Um pouco mais tarde, durante uma visita ao cemitério, descobre que uma sua (mais ou menos) amiga e vizinha, se encontra na mesma vida de morta! Decide então investigar as causas para tal situação, e tentar perceber quem a assassinou, e qual a relação com a pressão imobiliária sobre a sua casa e, nesse contexto, com uma investigação que o seu marido estava a levar a cabo quando foi atropelado.

Entretanto, o assassino de Emma – e também da sua amiga Line – investe fortemente na tentativa de eliminar este problema de velhas senhoras demasiado curiosas. Daí para a frente a intriga envolve ação, descoberta de outros “mortos-vivos”, política e muito humor.

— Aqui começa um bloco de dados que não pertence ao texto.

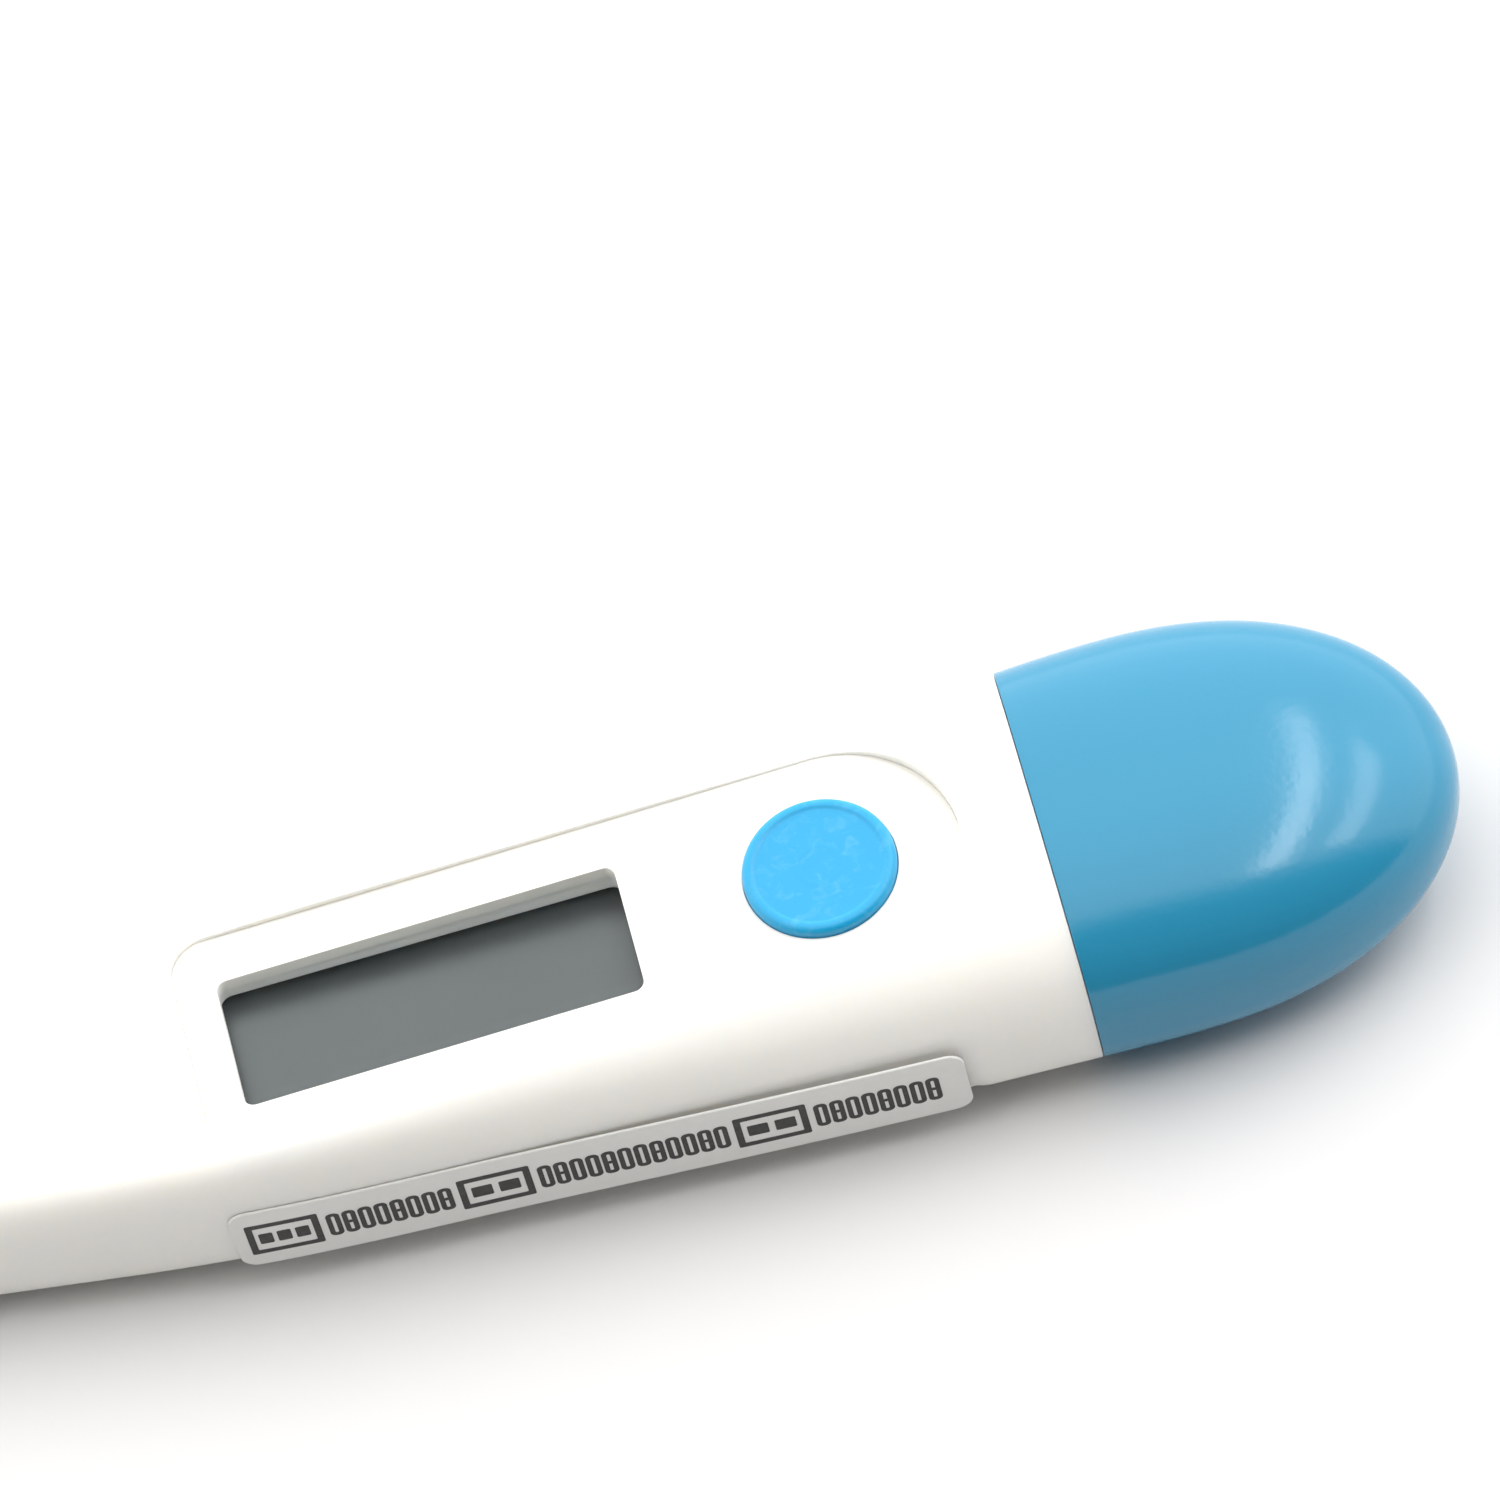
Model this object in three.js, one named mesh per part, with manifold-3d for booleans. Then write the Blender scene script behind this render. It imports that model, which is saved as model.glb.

Para dar um exemplo, após um beijo de Charles (um outro “morto-vivo”):

Line: “Estás louco! Tenho oitenta e três anos! Enfim, tinha-os à data da minha morte, e isso já foi há bastante tempo!!!”.

Charles: “Tu tens uma ossatura sublime, Line. E uma tal ossatura não envelhece”.

Line: “Oh Charles”.

Comédia mórbida, portanto, Ma vie Posthume que trata, como já referi, vários temas é, em primeiro lugar, uma interessante história de amor, uma história de amizade e de vida em sociedade. As personagens são tão interessantes que nos ligamos a elas com a maior das facilidades e com um sorriso.

Completamente diferente de “Pele de Homem”, exceto no estilo de desenho, propositadamente imperfeito e necessariamente adequado ao tom “tresloucado” da história, esta BD é, também ela, uma aposta da editora Glénat, originalmente publicada em dois tomos, e agora em versão integral.